British automotive firms have spoken out about why remaining in Europe matters to their businesses in a series of case studies published by The Society of Motor Manufacturers and Traders (SMMT).
Voices on Europe features six companies from across a broad spectrum of the automotive sector, all driving technological innovation. They range from research and product testing houses to mechanical engineering firms, specialist component manufacturers and bio-fuel companies, with operations across the UK.
The firms include Allied Vehicles (Glasgow), Gasrec (London), Magal Engineering (Reading), HORIBA MIRA (Nuneaton), Nifco (Stockton-on-Tees) and Penny Hydraulics (Chesterfield). Each study gives tangible examples of how Britain’s EU membership has helped British business to grow.
In a 2014 survey of SMMT members, 92% said remaining in a reformed European Union would be best for their company, while more than three quarters stated that withdrawal could have a negative impact on the size and diversity of foreign investment the UK currently enjoys.
Respondents cited access to funding, the ability to shape technical rules affecting vehicle development, access to the single market and access to talent via the free movement of labour within Europe as reasons to remain.
Mike Hawes, SMMT chief executive, said, “Britain’s membership of the EU is critical to the future success of the UK automotive sector in terms of jobs, growth and future investment.
“Our members have been clear that they consider EU membership to be best for business – and the six companies featured in these case studies provide real examples of not only how it has benefited them, but also its huge value for whole automotive industry and the British economy.”
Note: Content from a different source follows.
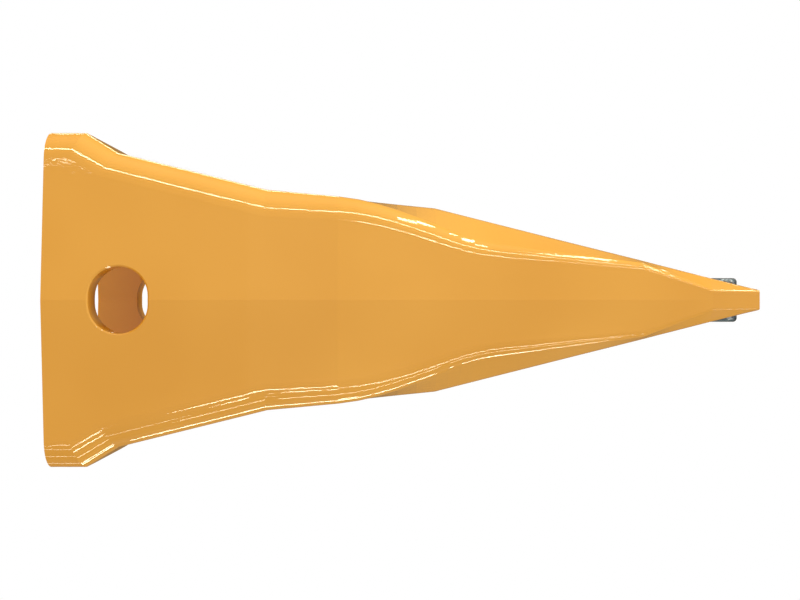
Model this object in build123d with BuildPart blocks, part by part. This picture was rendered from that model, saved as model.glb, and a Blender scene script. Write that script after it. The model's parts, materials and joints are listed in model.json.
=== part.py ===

Innovation has been a strong feature in the resurgence of the British automotive industry, which currently invests some £2.4 billion in research and development every year.
For Gasrec, which supplies liquefied gas fuel to the road transport sector, securing £4.9 million of European funding to help it develop a pilot network of filling stations on UK motorways has been critical to its recent growth.
Meanwhile, engineering, research and testing company HORIBA MIRA relies on the UK’s position as ‘the gateway to Europe’ in attracting global organisations to establish their R&D operations at its Midlands base.